Sí, se le puede entender el appeal, más durante los años sesenta.
Así es como Seidelman salió a buscar su Hércules y se topó con un muchacho casi recién bajado del barco con muchas ganas de progresar y un inglés que, bueno, era un poco complicado.
Schwarzenegger en ese momento estaba entrenando sin parar y trabajando en la construcción, que también lo ayudaba a estar en forma. Fue al casting lleno de esperanzas y casi empujado por un compañero de entrenamiento que había actuado en una película de Hércules en Italia.
Cuando lo entrevistaron dijo que tenía “experiencia en las tablas” y no mintió: “las tablas” para él eran los escenarios de las competencias de fisicoculturismo.
Ahora, acordarse las líneas y decirlas en algo parecido al inglés, bueno, no tanto.
Seidelman pensó que el “detallito” del idioma podía salvarse en postproducción y decidió ir para adelante con la película, para la que había juntado plata, pero no tanta.
Esto derivó en un rodaje exploitation promedio, filmando en la calle sin permisos y corriendo de la policía, entre otra delicias.
Para cuando la película estuvo terminada, y Schwarzenegger doblado por otro actor de quien nunca se supo el nombre y con el nombre cambiado al de Arnold Strong (!), los críticos y el público no la acompañaron mucho. La película era Hercules in New York (1970) por si justo andabas con ganas de verla.

Sí, el poster es increíble.
No, la película no tanto. Pero quiénes somos nosotros para jugar. Volviendo—
Decía que los críticos y el público “no la acompañaron mucho” y lo que quería decir era: la película pasó sin pena ni gloria por los cines con peor alfombra que te puedas imaginar.
Arnold siguió con su carrera de fisicoculturista, volviendo a ganar el campeonato nacional ese mismo año y que haya aparecido en una película —fallida, okey— le puso en los ojos de otros con ganas de un musculoso en cámara.

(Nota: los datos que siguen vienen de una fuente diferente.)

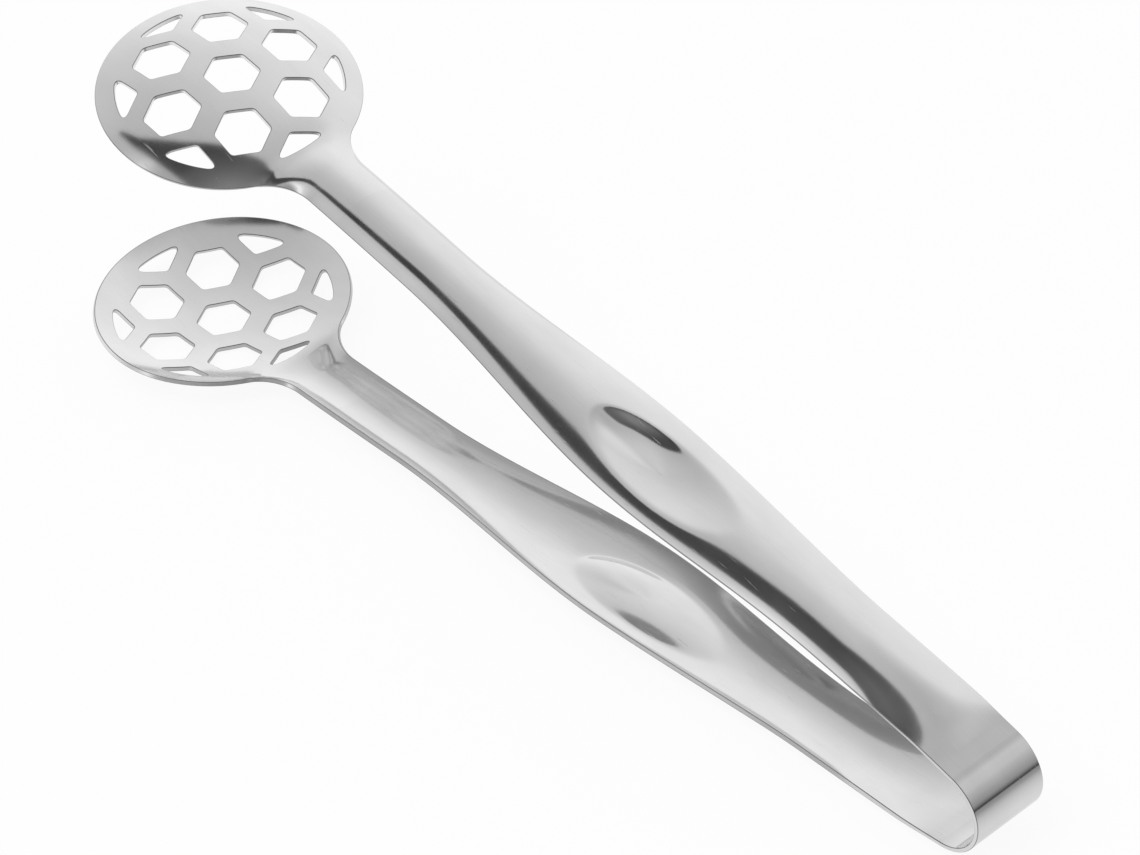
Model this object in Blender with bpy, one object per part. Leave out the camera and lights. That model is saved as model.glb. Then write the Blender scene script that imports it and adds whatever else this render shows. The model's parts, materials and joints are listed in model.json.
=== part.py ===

Tuvo un montón de papeles menores en tele y cine, hasta que su rol consagratorio iba a llegar más de una década después con otro rol de poca ropa y mucho músculo: Conan el bárbaro (Conan the Barbarian, 1982) de John Milius.
¿Hubiera existido Conan el bárbaro sin Hercules in New York? Más vale que sí, pero dejame especular para romper las bolas.
Pero lo que pasó con la de Hércules es interesante: por el peso que adquirió la carrera de su accidentado protagonista, la película tuvo una buena sobrevida en el mercado del video, llegando incluso a ediciones más “puristas” donde se rescató la actuación en “inglés roto” de Schwarzenegger y se dio de baja el doblaje sin nombre.
Hace algunos años apareció el negativo —y los derechos de explotación— en venta en Ebay a unos doscientos cincuenta mil dólares. Si era Seidelman tratando de ampliar el quincho o qué no lo sabremos nunca. Quién se la compró tampoco, pero la cifra quizás haya sido demasiado abultada.
¿Te estoy diciendo que corras a ver Hercules in New York? Bueno, la verdad que no conozco qué tanto te gusta perder el tiempo, pero quién soy yo para juzgar. Cumplo en informar que está disponible en una copia todo lo hermosa posible.